Wszystko przez technologię — twierdzi prof. Frank Partnoy z Universytetu San Diego. Korzystanie z wszechobecnych technologicznych nowinek i udogodnień powoduje, że dokonywane przez nas decyzje są często za szybkie i zbyt impulsywne.
Brak oczekiwania i cierpliwości powoduje, że często podejmujemy gorsze decyzje, jesteśmy mniej skoncentrowani — zauważa prof. Frank Partnoy — to, co odróżnia nas od zwierząt, to umiejętność myślenia o przyszłości, jednak technologia powoduje, że działamy impulsywnie, instynktownie i bez wystarczającej refleksji, musimy zacząć reagować jak ludzie, a nie jak zwierzęta, nie tylko przynosi to zyski krótkoterminowe, ale jest w naszym dobrze pojętym długofalowym interesie.
Partnoy przyznaje, że umiejętność czekania jest pomocna w wielu dziedzinach życia, niezależnie od tego, czy naszym celem jest osiąganie sukcesów w sporcie czy na innej płaszczyźnie życia. Na potwierdzenie swych tez naukowiec podaje przykłady z doświadczeń osób z różnych dziedzin życia.

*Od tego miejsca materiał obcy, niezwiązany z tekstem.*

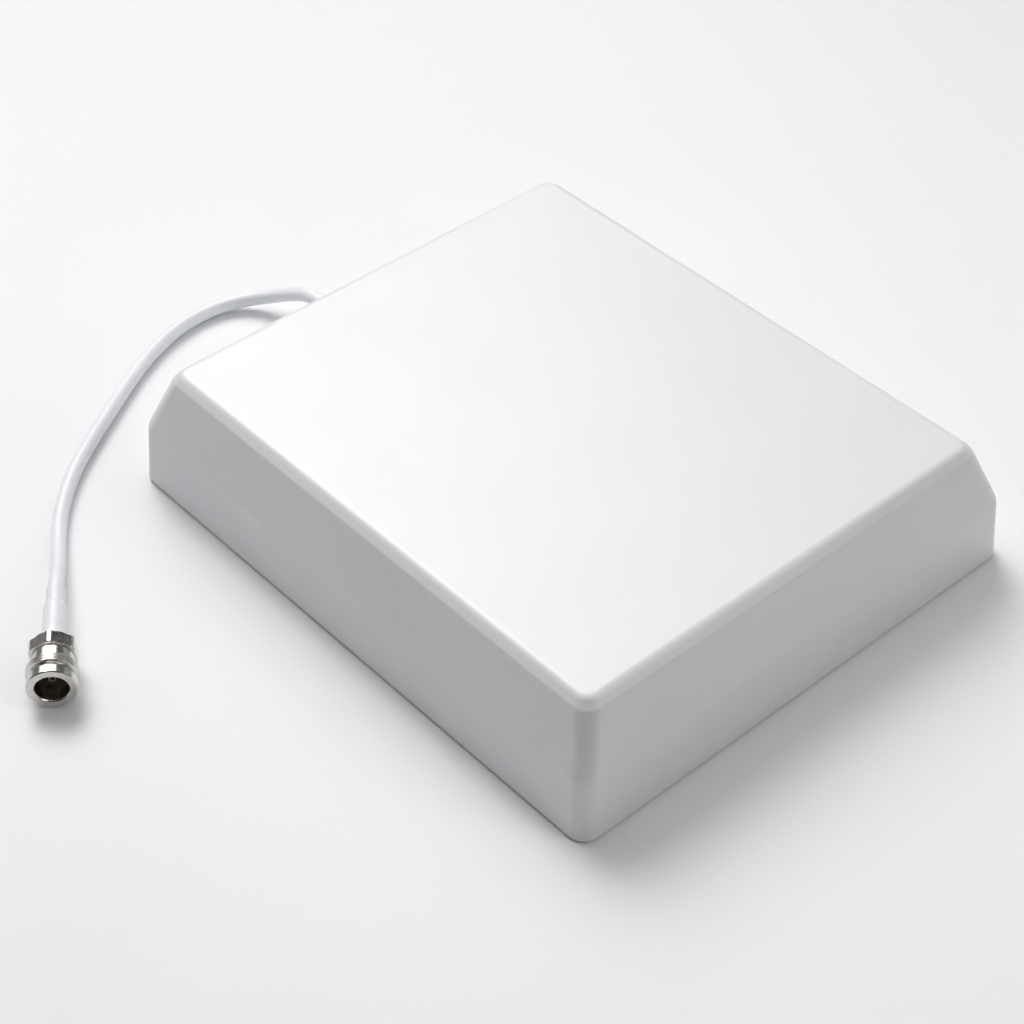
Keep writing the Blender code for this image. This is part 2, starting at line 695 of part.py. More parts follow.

Przykład ze sportu — słynny tenisista amerykański, Jimmy Connors, który potrafił zmienić bieg gry, dzięki temu, że wstrzymywał się jak najdłużej przed uderzeniem piłki. To dawało mu więcej czasu na analizowanie kierunku i prędkości, z jaką zmierza piłka i sposobu, w jaki należy ją uderzyć.
Chcę przekonać i zapewnić ludzi, że mają oni więcej czasu na podjęcie decyzji niż im się wydaje — przyznaje naukowiec — pamiętajmy, że czas działa na naszą korzyść i pozwala na podejmowanie lepszych decyzji.